April 4, 2012
PHNOM PENH (AFP) - Thailand said Wednesday its security services have to "work harder" after a triple car bomb attack demonstrated the increasing sophistication of militant tactics in the violence-plagued south.
"Right now it seems to us that it's more professional, the way they do it," Foreign Minister Surapong Tovichakchaikul said after the bombings Saturday killed 15 people and injured hundreds.
"The agencies that are taking care of the situation in the south should be more careful and work harder," he told reporters covering a summit of the Association of Southeast Asian Nations (ASEAN) in Cambodia.
But despite the latest carnage, Surapong rejected a suggestions the violence was escalating.
"We see that it's always like that in the south," he said.

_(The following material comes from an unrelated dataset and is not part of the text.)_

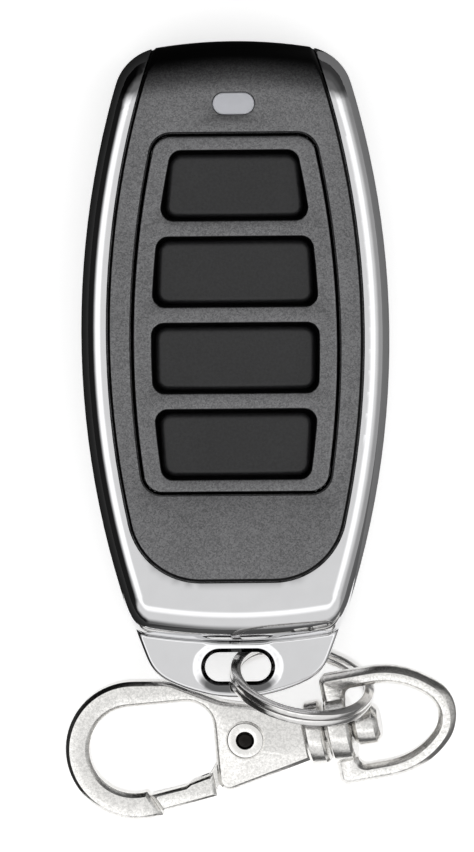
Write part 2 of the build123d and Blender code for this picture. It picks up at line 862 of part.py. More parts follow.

Army chief General Prayut Chan-O-Cha said Monday the country was fighting against more than 3,000 Muslim militants waging a shadowy insurgency that has claimed thousands of lives since the violence flared in 2004.
The insurgents are not thought to be part of a global jihad movement but are instead rebelling against a long history of perceived discrimination against ethnic-Malay Muslims by successive Thai governments.
Struggling to quell the unrest, authorities have imposed emergency rule in the region, which rights campaigners say effectively gives the army legal immunity.